■ Problem description:
The lines to return are those from the one containing "on_corner_edge = corner" down to the one containing "zip(*points))), Vector(map(max, zip(*points)))", inclusive; return them exactly and nothing else.

>> begin

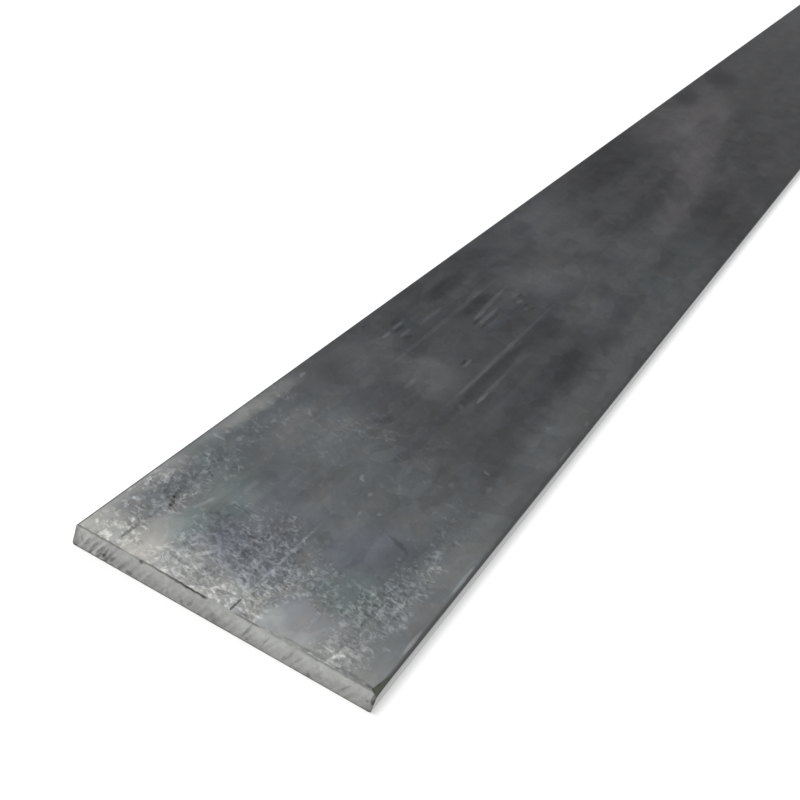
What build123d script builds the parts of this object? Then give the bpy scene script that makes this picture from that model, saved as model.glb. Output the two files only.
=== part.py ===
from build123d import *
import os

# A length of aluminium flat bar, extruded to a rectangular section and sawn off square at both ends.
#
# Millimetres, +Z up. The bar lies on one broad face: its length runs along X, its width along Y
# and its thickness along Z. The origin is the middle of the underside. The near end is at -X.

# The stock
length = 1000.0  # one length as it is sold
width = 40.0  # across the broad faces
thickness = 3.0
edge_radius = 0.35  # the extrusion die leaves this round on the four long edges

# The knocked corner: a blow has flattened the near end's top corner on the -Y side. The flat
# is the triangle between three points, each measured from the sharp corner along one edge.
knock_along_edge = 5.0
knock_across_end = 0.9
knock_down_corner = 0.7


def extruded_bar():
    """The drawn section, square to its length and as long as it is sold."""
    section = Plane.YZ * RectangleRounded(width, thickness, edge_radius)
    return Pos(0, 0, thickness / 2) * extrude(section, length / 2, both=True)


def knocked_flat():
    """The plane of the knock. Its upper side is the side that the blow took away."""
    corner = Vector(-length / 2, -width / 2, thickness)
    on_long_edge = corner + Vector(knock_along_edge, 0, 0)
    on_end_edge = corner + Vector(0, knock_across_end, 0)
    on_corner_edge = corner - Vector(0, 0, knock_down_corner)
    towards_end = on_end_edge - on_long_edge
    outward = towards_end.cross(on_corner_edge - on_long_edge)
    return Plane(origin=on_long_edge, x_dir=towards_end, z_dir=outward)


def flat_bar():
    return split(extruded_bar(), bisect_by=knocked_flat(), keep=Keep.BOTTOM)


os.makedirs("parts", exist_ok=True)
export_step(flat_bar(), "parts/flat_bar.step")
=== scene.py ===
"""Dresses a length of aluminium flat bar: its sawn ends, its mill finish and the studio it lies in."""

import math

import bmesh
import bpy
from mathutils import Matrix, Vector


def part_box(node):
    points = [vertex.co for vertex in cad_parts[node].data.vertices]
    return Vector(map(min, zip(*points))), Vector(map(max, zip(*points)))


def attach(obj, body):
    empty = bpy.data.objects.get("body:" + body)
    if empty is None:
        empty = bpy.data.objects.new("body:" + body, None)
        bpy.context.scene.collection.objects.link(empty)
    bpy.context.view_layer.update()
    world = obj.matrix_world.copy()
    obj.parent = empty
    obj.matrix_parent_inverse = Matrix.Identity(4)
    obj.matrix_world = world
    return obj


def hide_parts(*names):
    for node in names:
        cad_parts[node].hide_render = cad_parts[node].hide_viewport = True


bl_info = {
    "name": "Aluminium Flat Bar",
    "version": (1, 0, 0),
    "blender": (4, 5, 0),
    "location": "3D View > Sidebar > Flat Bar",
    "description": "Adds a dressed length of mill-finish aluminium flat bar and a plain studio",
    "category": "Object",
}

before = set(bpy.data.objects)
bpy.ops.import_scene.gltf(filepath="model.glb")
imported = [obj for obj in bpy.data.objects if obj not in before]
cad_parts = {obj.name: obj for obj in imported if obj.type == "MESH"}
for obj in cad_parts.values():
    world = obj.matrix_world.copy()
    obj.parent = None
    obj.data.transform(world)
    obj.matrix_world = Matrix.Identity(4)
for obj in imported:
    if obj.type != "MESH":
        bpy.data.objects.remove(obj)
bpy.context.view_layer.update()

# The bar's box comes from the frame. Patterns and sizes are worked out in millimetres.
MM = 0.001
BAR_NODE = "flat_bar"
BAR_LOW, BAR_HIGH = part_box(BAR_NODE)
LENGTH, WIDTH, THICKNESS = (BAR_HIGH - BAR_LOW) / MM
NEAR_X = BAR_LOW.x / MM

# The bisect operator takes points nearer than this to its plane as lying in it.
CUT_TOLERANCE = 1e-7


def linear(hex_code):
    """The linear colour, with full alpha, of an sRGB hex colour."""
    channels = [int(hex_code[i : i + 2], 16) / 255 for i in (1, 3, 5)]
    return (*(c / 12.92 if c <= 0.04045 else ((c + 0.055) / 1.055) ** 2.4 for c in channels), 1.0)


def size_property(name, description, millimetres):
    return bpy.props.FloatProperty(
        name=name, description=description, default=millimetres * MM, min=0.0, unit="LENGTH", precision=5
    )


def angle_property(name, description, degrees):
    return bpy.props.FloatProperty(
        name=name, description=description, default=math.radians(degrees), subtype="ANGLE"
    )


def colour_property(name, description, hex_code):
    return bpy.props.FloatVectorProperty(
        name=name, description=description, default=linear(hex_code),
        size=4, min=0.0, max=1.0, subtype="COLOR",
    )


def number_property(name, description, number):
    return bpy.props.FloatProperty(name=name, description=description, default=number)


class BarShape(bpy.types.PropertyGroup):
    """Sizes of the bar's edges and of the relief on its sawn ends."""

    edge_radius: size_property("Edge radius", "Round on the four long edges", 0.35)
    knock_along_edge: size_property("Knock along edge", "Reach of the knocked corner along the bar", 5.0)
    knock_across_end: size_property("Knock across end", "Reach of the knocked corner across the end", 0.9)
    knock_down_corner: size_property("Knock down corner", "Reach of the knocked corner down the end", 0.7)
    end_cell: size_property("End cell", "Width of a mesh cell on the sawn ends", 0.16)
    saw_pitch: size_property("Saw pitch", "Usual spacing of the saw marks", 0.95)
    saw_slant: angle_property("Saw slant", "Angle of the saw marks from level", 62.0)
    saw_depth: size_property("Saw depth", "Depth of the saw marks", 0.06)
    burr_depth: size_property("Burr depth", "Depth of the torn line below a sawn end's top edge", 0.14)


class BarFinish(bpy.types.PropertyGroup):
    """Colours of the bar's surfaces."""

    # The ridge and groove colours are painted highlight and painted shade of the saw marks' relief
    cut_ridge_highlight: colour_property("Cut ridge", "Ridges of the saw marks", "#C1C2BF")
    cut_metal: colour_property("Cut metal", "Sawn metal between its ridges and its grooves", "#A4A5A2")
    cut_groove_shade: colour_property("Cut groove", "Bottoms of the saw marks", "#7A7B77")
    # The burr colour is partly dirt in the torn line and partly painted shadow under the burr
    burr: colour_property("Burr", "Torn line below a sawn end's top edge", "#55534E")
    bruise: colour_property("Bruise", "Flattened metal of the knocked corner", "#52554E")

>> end
>> begin

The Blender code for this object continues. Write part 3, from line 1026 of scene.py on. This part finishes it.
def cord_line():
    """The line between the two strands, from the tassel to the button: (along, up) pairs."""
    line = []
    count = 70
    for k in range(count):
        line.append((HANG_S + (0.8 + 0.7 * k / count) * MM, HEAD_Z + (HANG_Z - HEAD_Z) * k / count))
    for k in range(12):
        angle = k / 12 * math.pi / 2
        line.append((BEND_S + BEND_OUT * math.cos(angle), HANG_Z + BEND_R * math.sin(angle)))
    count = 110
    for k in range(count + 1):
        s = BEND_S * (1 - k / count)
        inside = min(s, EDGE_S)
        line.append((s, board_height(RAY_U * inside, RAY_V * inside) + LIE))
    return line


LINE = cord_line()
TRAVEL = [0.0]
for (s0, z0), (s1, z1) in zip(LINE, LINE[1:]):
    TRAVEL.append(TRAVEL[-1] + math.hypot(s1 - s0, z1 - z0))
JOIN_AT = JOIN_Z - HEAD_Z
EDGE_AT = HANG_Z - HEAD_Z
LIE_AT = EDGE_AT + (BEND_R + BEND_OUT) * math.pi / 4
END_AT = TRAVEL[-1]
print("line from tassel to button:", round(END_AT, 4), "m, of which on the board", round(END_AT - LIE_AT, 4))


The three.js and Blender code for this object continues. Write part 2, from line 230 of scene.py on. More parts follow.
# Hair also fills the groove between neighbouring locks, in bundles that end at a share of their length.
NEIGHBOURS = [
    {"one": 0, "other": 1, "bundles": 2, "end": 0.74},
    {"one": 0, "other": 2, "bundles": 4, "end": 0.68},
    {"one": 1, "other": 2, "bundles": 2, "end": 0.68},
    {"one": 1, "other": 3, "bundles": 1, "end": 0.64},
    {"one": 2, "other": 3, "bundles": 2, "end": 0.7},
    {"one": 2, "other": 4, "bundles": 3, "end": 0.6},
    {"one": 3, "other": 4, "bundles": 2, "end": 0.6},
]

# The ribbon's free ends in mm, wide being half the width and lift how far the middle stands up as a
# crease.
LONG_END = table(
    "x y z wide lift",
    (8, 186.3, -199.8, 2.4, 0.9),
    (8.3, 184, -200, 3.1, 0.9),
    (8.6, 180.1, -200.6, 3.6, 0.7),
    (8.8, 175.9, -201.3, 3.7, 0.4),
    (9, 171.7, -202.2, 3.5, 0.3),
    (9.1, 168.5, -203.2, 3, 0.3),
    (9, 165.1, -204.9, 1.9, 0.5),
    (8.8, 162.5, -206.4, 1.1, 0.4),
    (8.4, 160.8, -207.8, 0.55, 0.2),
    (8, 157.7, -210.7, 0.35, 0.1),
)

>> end
>> begin

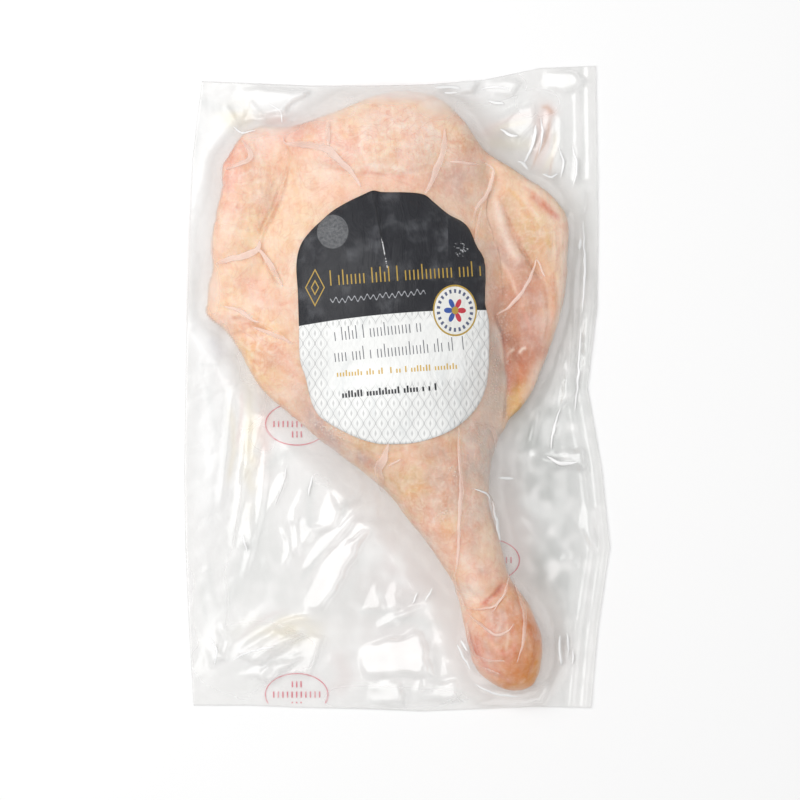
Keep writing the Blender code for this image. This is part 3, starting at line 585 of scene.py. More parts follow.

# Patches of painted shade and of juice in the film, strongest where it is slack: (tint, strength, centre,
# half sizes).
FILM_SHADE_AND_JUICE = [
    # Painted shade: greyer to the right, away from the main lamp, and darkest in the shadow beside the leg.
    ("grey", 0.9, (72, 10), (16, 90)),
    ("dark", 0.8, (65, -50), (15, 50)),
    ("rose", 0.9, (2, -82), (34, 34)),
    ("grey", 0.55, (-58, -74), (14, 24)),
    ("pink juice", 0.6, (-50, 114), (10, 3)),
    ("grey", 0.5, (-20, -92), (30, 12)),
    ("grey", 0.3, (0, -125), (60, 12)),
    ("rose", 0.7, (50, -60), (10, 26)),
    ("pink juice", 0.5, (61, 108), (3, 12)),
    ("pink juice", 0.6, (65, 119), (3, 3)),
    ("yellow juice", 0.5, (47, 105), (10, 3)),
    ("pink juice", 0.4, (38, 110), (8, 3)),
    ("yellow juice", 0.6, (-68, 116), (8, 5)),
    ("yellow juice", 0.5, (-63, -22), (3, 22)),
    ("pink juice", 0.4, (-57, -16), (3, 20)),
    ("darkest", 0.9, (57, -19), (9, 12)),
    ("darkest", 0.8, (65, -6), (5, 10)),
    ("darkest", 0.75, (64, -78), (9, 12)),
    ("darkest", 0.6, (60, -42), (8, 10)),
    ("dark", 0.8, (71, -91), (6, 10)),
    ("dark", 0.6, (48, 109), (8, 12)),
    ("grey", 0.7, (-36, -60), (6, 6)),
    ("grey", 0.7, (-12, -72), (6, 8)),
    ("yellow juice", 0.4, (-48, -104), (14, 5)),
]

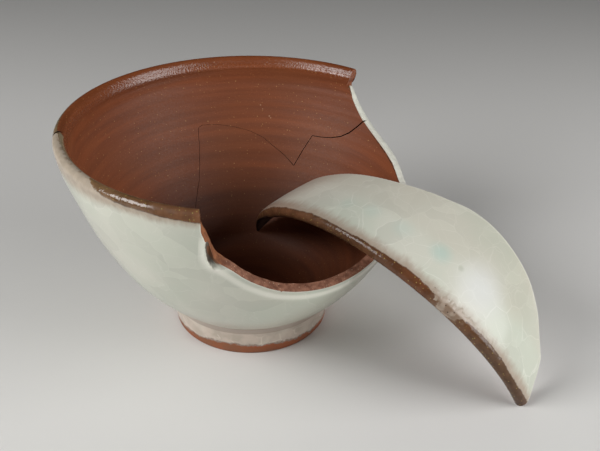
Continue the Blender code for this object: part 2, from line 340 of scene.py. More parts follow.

>> end

■ Task response:
    on_corner_edge = corner - Vector(0, 0, knock_down_corner)
    towards_end = on_end_edge - on_long_edge
    outward = towards_end.cross(on_corner_edge - on_long_edge)
    return Plane(origin=on_long_edge, x_dir=towards_end, z_dir=outward)


def flat_bar():
    return split(extruded_bar(), bisect_by=knocked_flat(), keep=Keep.BOTTOM)


os.makedirs("parts", exist_ok=True)
export_step(flat_bar(), "parts/flat_bar.step")
=== scene.py ===
"""Dresses a length of aluminium flat bar: its sawn ends, its mill finish and the studio it lies in."""

import math

import bmesh
import bpy
from mathutils import Matrix, Vector


def part_box(node):
    points = [vertex.co for vertex in cad_parts[node].data.vertices]
    return Vector(map(min, zip(*points))), Vector(map(max, zip(*points)))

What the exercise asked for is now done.